The one thing that has got us frustrated beyond belief, is he will not eat. I am so lucky to get one meal in him everyday. We took him to the doctor, and the doctor said he wasn't worried about his eating, that his weight was normal, and this is pretty common.

I am trying my best to ignore his horrendous behavior, but sometimes it's just too much. This isn't just little tantrums here and there, he is acting like this all day, everyday, if I'm not constantly playing games with him. I don't know what to do. As much as I would love to, I can't spend my whole day as his playmate. He never went through separation anxiety like this before now.

Please, we need some advice!! Thanks!



Answer
These are punishments and disciplining methods to use:
Next time he does it say no and tell him why it is wrong
If he does it again put him in time out
If that doesn't work then put him in time out for a little longer and take his favorite toy away for a couple days
If that doesn't work put him in time out then spank him. It won't harm a child. In the old testament it says spare the rod and spoil the child. The best way to do it is to turn him over, spank his bare bottom twice with an open hand but only give him two because of how young he is. Don't do it too hard just enough to hurt and for him to get the message. Before the spanking put him in time out and cool down take deep breaths have a quick drink and then calmly one of you talk to him. Very calmly in your regular voice.

Some children are different. Spanking sometimes doesn't work. Just stick to talking to him firmly, taking toys and privileges away and time outs. Do not spank often if it works. Very occasionally. When he throws tantrums put him in time out. If he gets up and runs away put him back until he stays. He has to learn to stay there on his own.

I am very sorry if my advice doesn't work. All the best to you!
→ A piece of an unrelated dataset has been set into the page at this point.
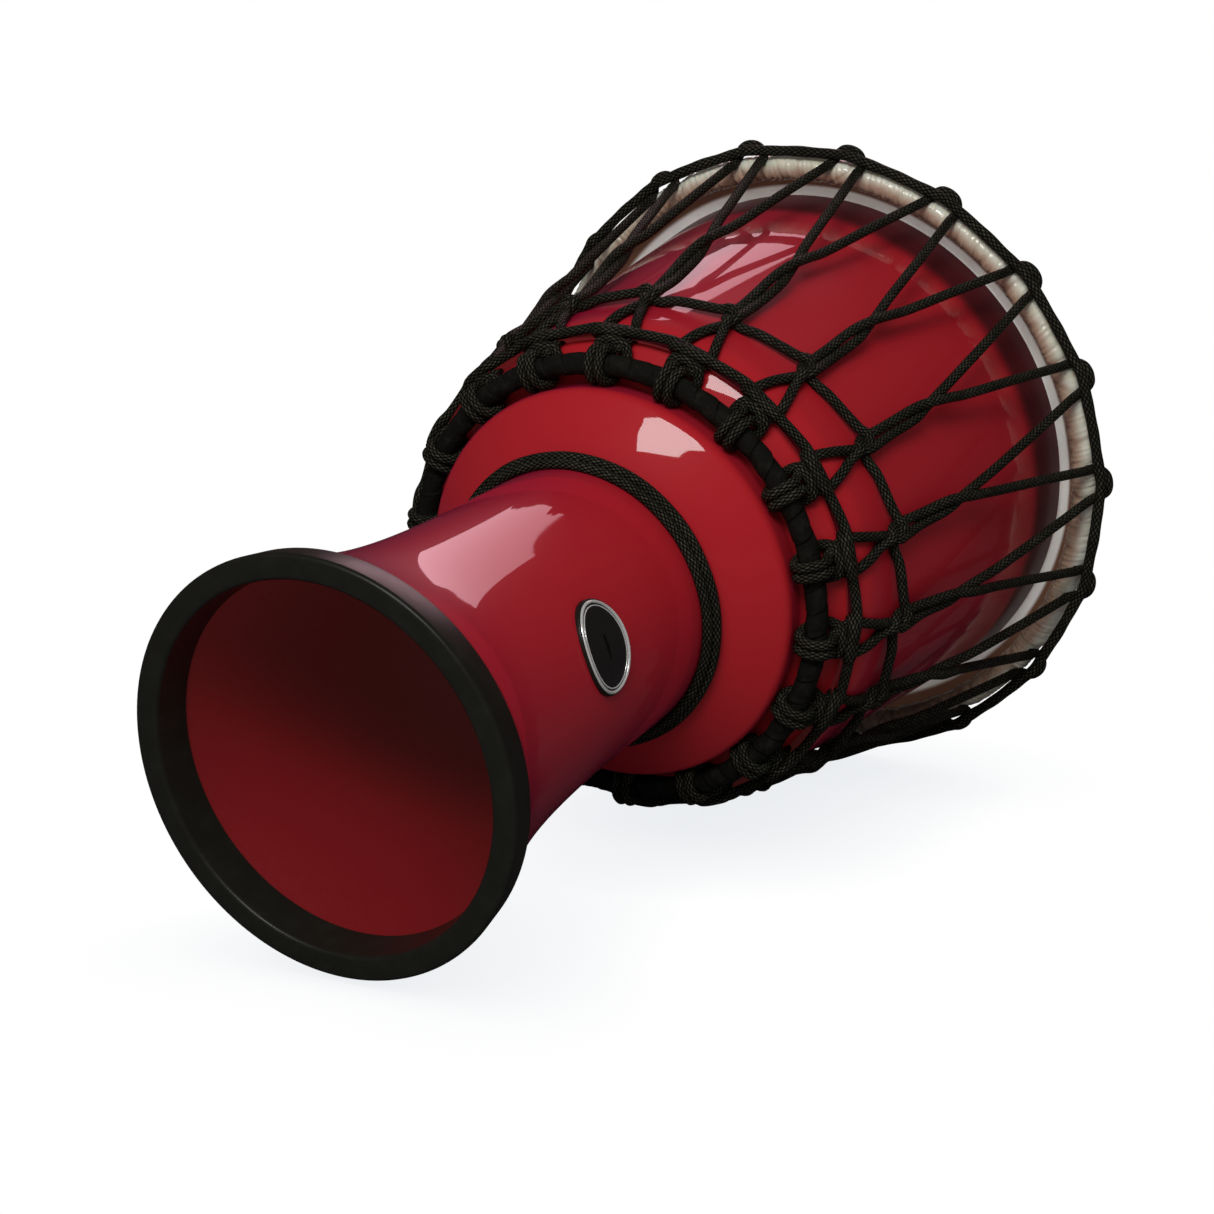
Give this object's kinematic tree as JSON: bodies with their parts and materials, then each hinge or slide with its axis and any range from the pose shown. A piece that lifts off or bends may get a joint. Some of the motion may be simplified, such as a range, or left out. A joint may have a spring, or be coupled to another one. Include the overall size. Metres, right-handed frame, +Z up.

Why do toddlers love electronics?




crymearive


He's finally quit the head banging, but has picked up a new activity whenever I am out of the room even if it's just for a few moments he gets into things he knows better than to bother for the sake of doing it, granted the things he's doing seem quite ingenious for his age and cute I am reaching my breaking point. I don't understand he has a room full of toys but insist on turning the tv on and off and removing his sesame street dvd from the dvd player and putting it in the xbox. There is no distracting with something else like I said he has a room full of toys that he can play with anytime he wants he just loves the things that we don't want him to touch. I've tried putting him in his crib, time outs, and smacking his hand all to no avail. He's nineteen months old and seems so proud to have learned the things he has learned and smiles when I walk up but he seems so mischievious. Help?


Answer
Children at that age are getting into everything. Certain things grab there interest. Especially things they can explore. Toys are good for passing time but once he figures out everything it does he'll want something new. Your child's mind is soaking up information at an incredible rate. Whenever he does something that gives him something back, like pushing buttons on the DVD player, he remembers that and wants it again. He is trying to understand the world through actions. Cause and effect, this for that, and it's all about him. He wants to experience things and he can only see things that are here and now. The other room might as well not exist. He also has a short attention span. Like maybe a minute or two at most. Young children don't have the ability to focus on thing like adults do. A shiny surface, open door, or even a sound that you would ignore might be a lure for him to explore something new. You will constantly have to engage him in activities to keep him out of trouble. For things you don't want him to touch, try putting them up high out of his reach. If he comes to you for something to do, take him there instead of just telling him. Words don't have as much meaning for him as direct experience. That is what he wants most.